The First Printed Books
Gutenberg lived in a time of strong differences between guilds and patricians which disturbed the city’s peace. After completing his studies in the city of Erfurt he left the city of Mainz, spending some years in Strasbourg, an important commercial centre of the era, and an ideal place to start an activity and earn a living. In 1448 he returned to Mainz, and established a printing and composition house, which he made to work in the Getenberghof.
In Mainz, as far as is known, the first dated books were printed. Printing began in 1452, and in October 1454, Eneas Silvio Piccolomini, later pope Pius II, sent word to the Spanish Cardinal Juan de Carvajal that the Imperial Assembly of Frankfurt was offering parts of a Bible done by a remarkable man. This was surely The Gutenberg Bible, since between 158 and 180 copies were being discussed, therefore it could only refer to printed books.
The Difficulties of the First Printer
Three years went by before this grandiose work was completed, demonstrating that it was in conditions to form a book with the same perfection as a medieval copier. In order to finance the printing, Gutenberg twice had to ask a Mainz merchant, Johannes Fust, for a loan of 800 florins. This was a very large amount, and as Gutenberg was unable to return the money in time, his printing machine fell into the hands of Fust, the moneylender, who along with his son-in-law Peter Schöffer, an old colleague of Gutenberg, established their own printing house which continued to exist through Schöffer’s heirs until well into the XVI century.

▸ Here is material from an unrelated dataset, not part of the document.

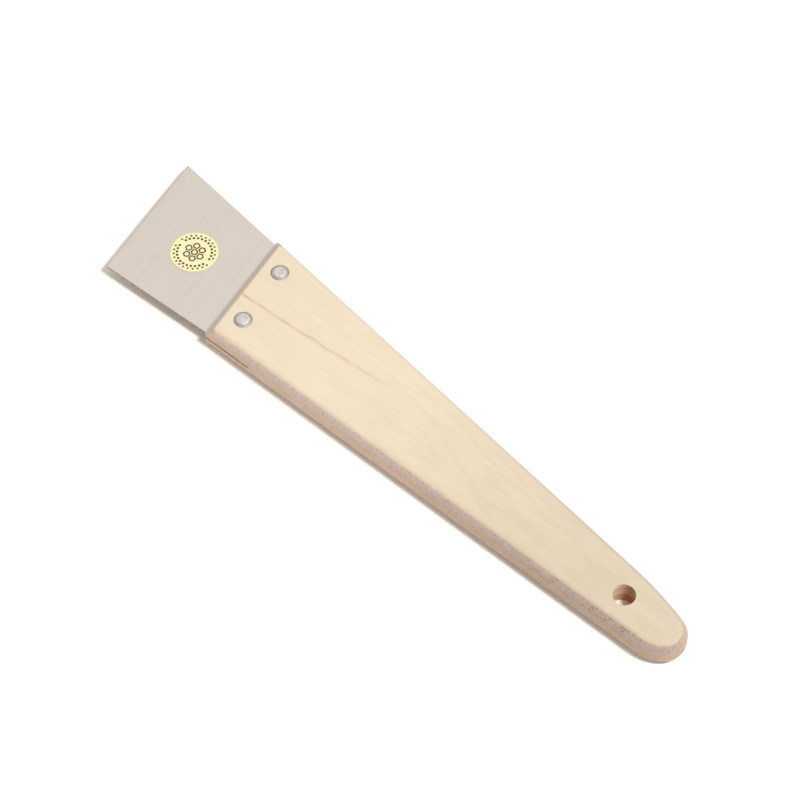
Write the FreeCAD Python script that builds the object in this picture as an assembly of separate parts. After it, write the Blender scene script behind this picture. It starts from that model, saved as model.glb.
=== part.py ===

In his final years Gutenberg bore witness to, not without tragedy, the fall in war of Mainz and along with that the beginnings of the spread of typographic art throughout Europe. From 1465 onwards he received an income from the archbishop Adolf of Nassau, the victor, which equalled a public homage. He died on the 3rd of February, 1468 in Mainz.
The Necessity of a Perfect Likness
The Gutenberg Bible had to differ as little as possible from the customary image of the manuscript, in such a way that the buyer would not find the work unusual. For this reason, the text may be inscribed within the tradition of manuscripts which were employed in the Mainz area. In order to get an adjustment of the text as balanced as possible and with aligned margins, Gutenberg commissioned 290 kinds of type for the Bible, which are admirable, above all those complicated unions between the type or ligatures. No subsequent print has ever surpassed this in typographic quality. In practically no invention, is such great perfection found from the very start. The buyers of a Gutenberg Bible did not receive identical copies, as the volumes were embellished each time in a different way.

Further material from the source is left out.